Idolatry was rampant in the last half of the seventh and early sixth centuries B.C. during which Jeremiah prophesied. King Manasseh and King Amon of Judah re-instated idol worship after King Hezekiah had abolished it. King Josiah, son of Amon, instituted a thorough reform of Judah, abolishing all idolatry, but the people reverted to idolatry under Kings Jehoiakim, Jehoiachin and Zedekiah, and, in fulfilment of prophecy, the Chaldeans besieged Jerusalem and destroyed it and the Temple, deporting all but the poorest class to Babylon (2 Chronicles 36:17 ff.)

APPLICATION TO THE CHURCH TODAY

God regards Israel as his chosen nation, the Bride whom he has married. Today, through Christ, all people of all nations who have come to believe in the Lord Jesus Christ, have become the Church, the Bride of Christ, and the Church is described as Christ’s Bride in Revelation 21 & 22. Since all Christians are united with Christ in this way, we must endeavor to be found faithful as the Bride of Christ. God speaks to us as to ancient Israel, “What fault do you find in me that you have wandered so far away, and pursued worthless things?”

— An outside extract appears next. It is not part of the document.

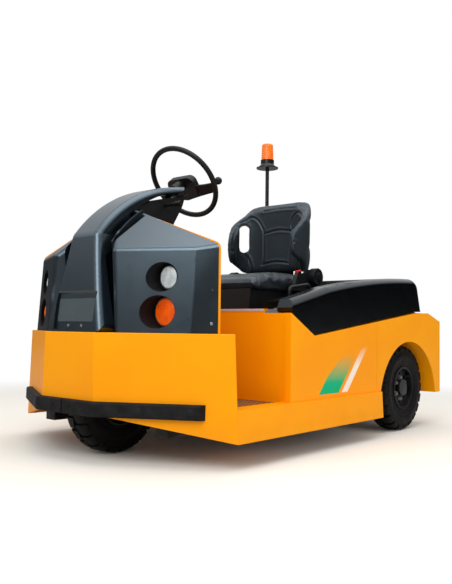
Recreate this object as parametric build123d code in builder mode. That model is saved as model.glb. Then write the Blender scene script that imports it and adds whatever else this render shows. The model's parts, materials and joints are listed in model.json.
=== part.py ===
import os
from math import atan2, cos, degrees, hypot, radians, sin, sqrt

from build123d import *

os.makedirs("parts", exist_ok=True)

# Electric three-wheel tow tractor. Millimetres. X forward, Y to the driver's left, Z up, ground at Z = 0.

# Running gear
wheelbase = 1380.0
front_axle_x = 792.0
rear_axle_x = front_axle_x - wheelbase
tyre_radius = 207.5
tyre_width = 106.0
rim_radius = 101.5
rear_wheel_outer_y = 571.0
shaft_radius = 17.5
fork_pin_radius = 12.5
running_fit = 0.05
face_gap = 0.3

# Yellow skirt round the nose: plan at its top, lean of its plates, heights
nose_rear_x = 765.0
nose_front_x = 1020.0
nose_front_half = 143.0
body_half = 597.0
nose_top_z = 473.0
nose_plate = 8.0
plate_lean = 20.0
nose_low_rear_z = 94.0
nose_low_front_z = 179.0

# Rubber strips round the nose
strip_low_z = 172.0
strip_height = 54.0
strip_thickness = 24.0
strip_end_y = 513.0
strip_split = 6.0

# Sills, floor, walls
sill_top_z = 211.0
sill_plate = 12.0
sill_flange_y = 545.0
floor_top_z = 199.0
floor_plate = 6.0
mat_thickness = 8.0
seat_wall_x = 415.0
seat_wall_top_z = 555.0
wall_plate = 5.0
panel_depth = 25.0
panel_plate = 5.0
panel_joint_x = -255.0
panel_joint_gap = 2.0
ear_x = 428.0
vee_x = 260.0
vee_z = 466.0
deck_front_x = -661.0
deck_z = 579.0
deck_front_z = 576.0
deck_bend_x = -802.0
tail_front_x = -690.0
tail_plate = 8.0
tail_x = -948.0
tail_top_z = 537.0
tail_low_z = 170.0
arch_radius = 302.0
arch_centre_z = 133.0
housing_wall_y = 440.0
housing_plate = 4.0

# Round well of the steered wheel
well_radius = 222.0
well_plate = 4.0

# Frame under the body
rail_y = 330.0
rail_width = 60.0
rail_low_z = 100.0
rail_height = floor_top_z - floor_plate - rail_low_z

# Black nose cover: central arched spine and two swept wings
wall_rim = 6.0
spine_front_x = 1005.0
spine_low_half = 163.0
spine_mid_half = 128.0
spine_mid_z = 610.0
spine_half = 80.0
spine_bend_x = 957.0
spine_bend_z = 846.0
spine_thickness = 45.0
tail_thickness = 26.0
spine_back_x = 930.0
spine_shoulder = 24.0
arch_top_radius = 625.0
arch_chord_x = 580.0
arch_chord_z = 1078.0
spine_tip_x = 474.0
wing_side_y = 518.0
wing_low_corner = (840.0, 454.0)
wing_top_corner = (815.0, 453.0)
wing_face_angle = 62.8
wing_face_low = 285.0
wing_face_top = 319.0
wing_inner_half = 112.0
wing_crease_z = 780.0
wing_top_slope = 0.824
wing_ridge_z = 937.0
wing_corner_radius = 24.0
wing_inner_radius = 24.0
wing_return = 95.0
spine_bend_radius = 40.0
web_half = 62.0
lip_width = 12.0
lip_depth = 50.0
lip_height = 45.0
lip_front_x = 918.0
lip_groove = 20.0
groove_floor = 84.0
trough_end = 8.0
trough_depth = 90.0
recess_low_z = 482.0
recess_high_z = 628.0
recess_half = 116.0
recess_depth = 11.0
plate_width = 210.0
plate_height = 88.0
plate_thickness = 3.0

# Lamps in the wings
head_y = 346.0
head_z = 675.0
head_pocket_radius = 54.0
head_radius = 41.0
head_pocket_x = 832.0
turn_y = 339.0
turn_z = 549.0
turn_pocket_radius = 60.0
turn_radius = 50.0
turn_pocket_x = 840.0
lamp_depth = 13.0

# Steering column and wheel
column_half = 70.0
column_collar = 75.0
shaft_depth = 60.0
column_shaft = 10.0
hand_x = 407.0
hand_z = 1135.0
hand_tilt = 51.5
hand_radius = 177.0
hand_tube = 11.5
hub_width = 150.0
hub_height = 96.0
hub_thickness = 36.0
hub_sink = 26.0
boss_radius = 24.0
knob_radius = 17.0
knob_stem = 7.0
knob_low = 17.0
knob_across = -32.0

# Tyres and rims
groove_width = 8.0
groove_depth = 6.0
rear_disc_y = 540.0
rim_hole_circle = 66.0
rim_hole_radius = 10.0
rim_hole_count = 8

# Front fork
crown_low_z = 425.0
crown_thickness = 25.0
crown_radius = 82.0
pivot_radius = 30.0
arm_inner_y = 62.0
arm_thickness = 12.0
arm_eye = 30.0
hub_half = 56.0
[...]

How much time in the day do we spend with the Lord himself, conscious of his presence, listening to his word, praising him, and praying to him? Let us not be found to have divorced ourselves from the Lord by deliberately disobeying his laws and not seeking him out! Day by day, we must humble ourselves before him, coming to him in prayer, reading and studying his word, and obeying him with all our might, praying for the grace to persevere and stand before him blameless on the last day. Let us not choose futility and worthless pursuits in place of the living God, the fountain of living water!